0b3637272a2b2e63622c2e69692a23693a2a3c6324202d623d63343c2a26226324272765272 a282b2f20430a652e2c652a3124333a653e2b2027630c692b20283165286326302e27282f
I tried with the newline in the input, but without the newline in the output. I figured that the newline would exist encoded in the binary, because this algorithm should be able to encode arbitrary binary, not just the rap lyric. That was correct! In just a few minutes, my solution succeeded on the first try!
Challenge 6 seemed like an entirely different beast. I decided to do the first fun part and write the Hamming Distance function. I was proud of my observation that I could use XOR between the two inputs to get 1's for every differing bit. Then I just had to count the 1 bits. I thought there must be a more clever solution to count the number of 1's in a byte than the for loop I wrote which just shifted each bit down and masked it with 1. But it worked, and it compiled without error the first try!

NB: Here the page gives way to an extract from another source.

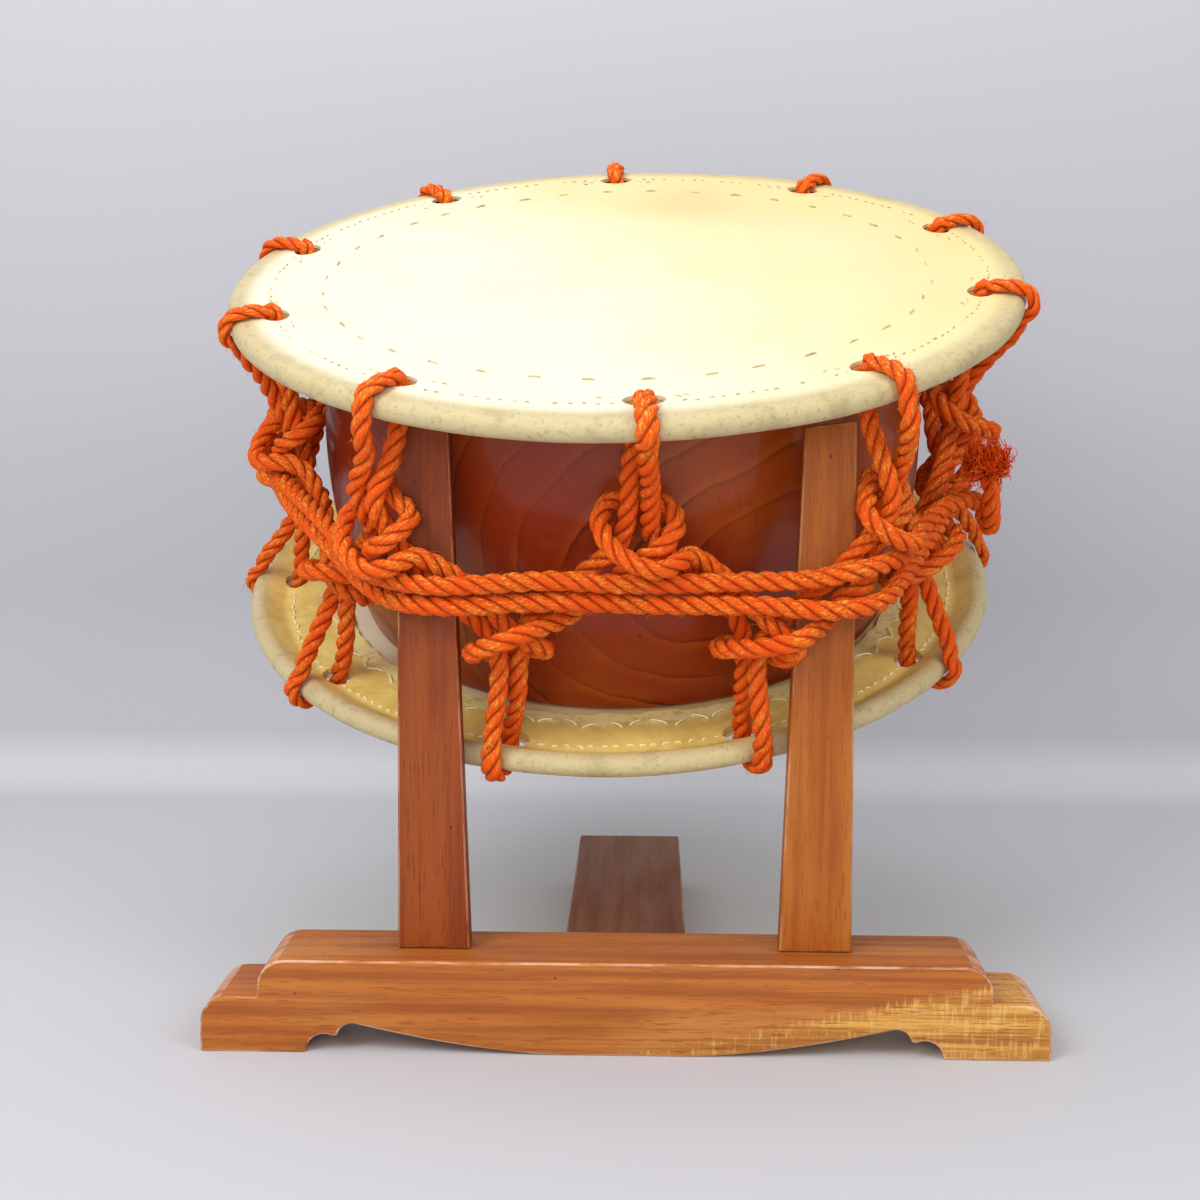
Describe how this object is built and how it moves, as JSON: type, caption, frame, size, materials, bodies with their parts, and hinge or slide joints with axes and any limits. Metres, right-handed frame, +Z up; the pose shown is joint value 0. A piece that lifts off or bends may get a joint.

Sat Jan 27 01:52:53 PM PST 2024
Since I solved challenge 5, I fell off. I hoped to get back to Cryptopals soon or someday because it was immensely fun. I reflected on what kept me from proceeding in a conversation with Jacob and found it was too much of a challenge to use C when I felt so basic with it. I was learning C via other projects and having a lot of fun. But with Cryptopals, my lack of knowledge was an issue when I ran into a bug. Because I was also a beginner in the space of cryptography, I never knew if the issue was a bug in my program or with my cryptographic logic. So I thought I might go back to JavaScript or continue with C when I had more experience.